Covid-19: UK government’s defence of senior aide has damaged public and NHS confidence, say expertsBMJ 2020; 369 doi: https://doi.org/10.1136/bmj.m2109 (Published 27 May 2020) Cite this as: BMJ 2020;369:m2109
The UK government’s handling of one of its most senior advisers who had seemed to break covid-19 lockdown rules has undermined the public health messaging and “trashed” behavioural advice on how to build trust and secure adherence to the measures needed to control the virus, experts have said.
The prime minister’s senior aide Dominic Cummings admitted to driving 420 km with his wife, who had suspected covid-19, and their child from his home in London to his parents’ estate in Durham. Cummings, who has said he does not regret his actions, travelled despite the government guidance telling people showing symptoms to stay at home and isolate.
In a press conference on 25 May to discuss the upset caused by his actions, which were revealed by the Guardian and Mirror,1 Cummings said that he made the journey as he thought that he might need childcare if he were to become seriously ill. However, he did not check whether he could get childcare assistance in London, and while in Durham he also drove 50 km from where he was staying to Barnard Castle to check whether his eyesight was good enough to drive back to London.
Boris Johnson has defended Cummings, saying that he “followed the instincts of every father and every parent” and that he acted “responsibly, legally, and with integrity.” However, at least 20 Conservative MPs have called for the adviser to be fired, and the minister for Scotland, Douglas Ross, has resigned in protest.2
Some experts have said that, in defending Cummings, Johnson has undermined the government’s public health messages and the rules that he has asked the public to follow for months.
Stephen Reicher, a member of the government’s Scientific Pandemic Influenza Group on Behaviours and professor at the University of St Andrews, said, “As one of those involved in the government advisory group, I can say that in a few short minutes tonight Boris Johnson has trashed all the advice we have been given on how to build trust and secure adherence to the measures necessary to control covid-19.
“Be open and honest, we said. Trashed. Respect the public, we said. Trashed. Ensure equity, so everyone is treated the same, we said. Trashed. Be consistent, we said. Trashed. Make clear ‘we are all in it together.’ Trashed.”
In an official statement the Faculty of Public Health said, “We are deeply concerned that recent actions from the government appear to undermine essential public health messaging at this crucial time. It is vital that all in society continue to follow guidance to prevent the spread of covid-19 and save lives. If there is doubt regarding the actions of those involved with the Government, FPH supports, at the very least, an inquiry into the matter.”3
The NHS Confederation’s chief executive, Niall Dickson, said, “We and our members are concerned at the damage that may be done to public and NHS staff confidence in government guidance because of the way this story has unfolded.”
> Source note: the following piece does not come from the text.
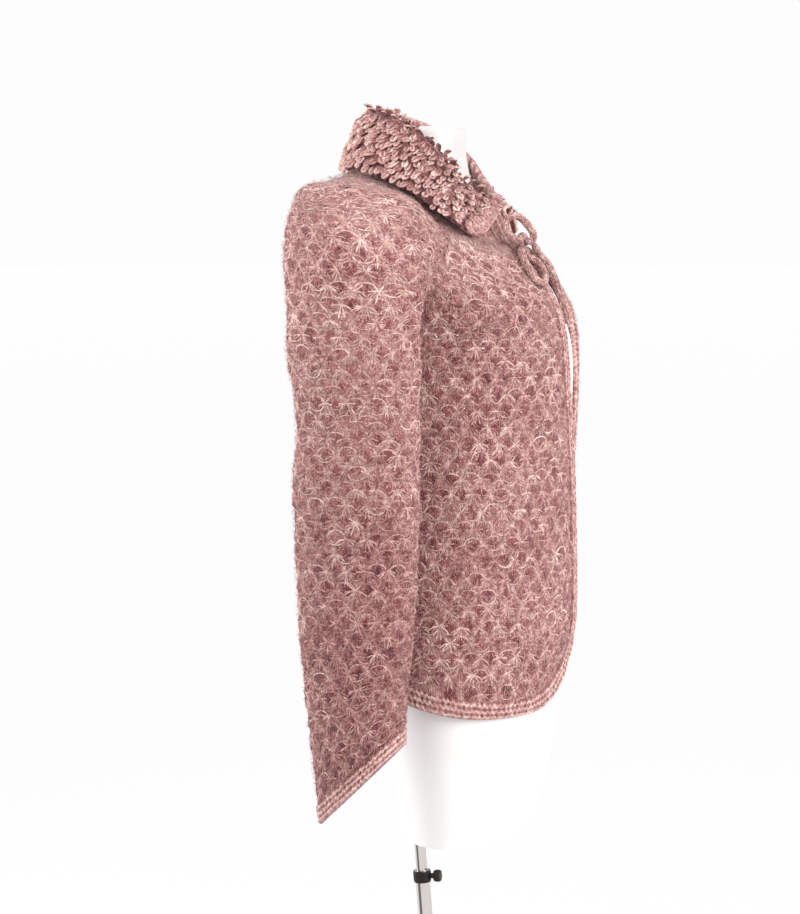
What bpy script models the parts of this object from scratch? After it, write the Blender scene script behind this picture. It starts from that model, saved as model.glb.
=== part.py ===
"""Knitted cardigan on a limbless dress form with a telescopic stand.

Metres, +Z up. The wearer faces -Y, the wearer's left is +X, and the origin is
the middle of the stand's base on the floor.

The cloth is one set of level lines, from the hem up to the neckline. Each line
runs from the centre front to the side or to the raglan seam, over the sleeve
cap, and on to the centre back. The right half is worked out, and the left half
is its mirror image.
"""
import math
from collections import namedtuple

import bmesh
import bpy
from mathutils import Matrix, Vector

# Cloth
WALL = 0.0038              # knitted fabric, thickness
SEAM = 0.0010              # gap between two pieces at a seam
FRONT_EDGING = 0.0155      # width of the garter edging down the front
HEM_EDGING = 0.0190        # width of the garter edging along the hem
EDGING_PROUD = 0.0008      # the edging stands this much in front of the panels
HEM_SIDE = 0.9720          # hem at the side seam
HEM_BACK = 0.9860          # hem at the centre back
LOOP_PILE = 0.0050         # depth of the looped stitches on the collar

# Tie
CORD_RADIUS = 0.0040
CORD_STEP = 0.0105         # spacing of the points along a cord

# Stand
LEAN = math.atan(0.079)    # the pole leans back by this angle
FORM_BOTTOM = 0.7970
POLE_RADIUS = 0.00625
TUBE_RADIUS = 0.0080
TUBE_BORE = 0.0068
TUBE_FOOT = 0.0080         # height of the tube's lower end along the pole
TUBE_TOP = 0.7380
POLE_FOOT = 0.3600         # height of the inner pole's lower end along the pole
CLAMP_RADIUS = 0.0100
CLAMP_HEIGHT = 0.0130
BASE_RADIUS = 0.1500
BASE_THICKNESS = 0.0080

# Level lines of the cloth from the hem to the neckline, right half.
# front_y, front_z: centre front. edge_*: side seam, and above the underarm the front
# raglan seam, where the cloth turns outward by the angle turn. rear_*: side seam or
# back raglan seam. back_y, back_z: centre back.
Level = namedtuple("Level", "front_y front_z edge_x edge_y edge_z turn "
                            "rear_x rear_y rear_z rear_turn back_y back_z")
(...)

Around 300 GPs from the group GP Survival have also written to the chief constable of Durham police formally requesting an investigation into Cummings’s claim that he drove 95 km with his wife and child to test his eyesight.4
However, while some medical leaders have voiced their concerns, others have remained publicly silent.
While appearing alongside the prime minister during the daily briefing on 24 May when journalists asked about Cummings’s actions, NHS England’s national medical director, Stephen Powis, did not raise any concerns and did not comment at all on the situation.5
The BMA has also said it did not want to get involved. A spokesperson told The BMJ, “The BMA, as a professional association, isn’t going to be drawn into the debate about Dominic Cummings. The focus for the BMA during this pandemic is, and always has been, the safety of healthcare workers and the wider public and, now, how the pandemic is being brought under control.”
GP Survival’s chair, Nicolas Grundy, told The BMJ, “I suppose on one hand it’s difficult for them [medical leaders] to hold the government to account in that their role is to advise . . . I suspect the argument they would use for avoiding outright criticism is the same one the Royal College [of General Practitioners] or the BMA would use—they need ‘soft power,’ they need to be ‘in the room to influence decisions,’ and so on. It is difficult to see evidence that their influence has appreciably improved the fallout from Cummings’s actions.”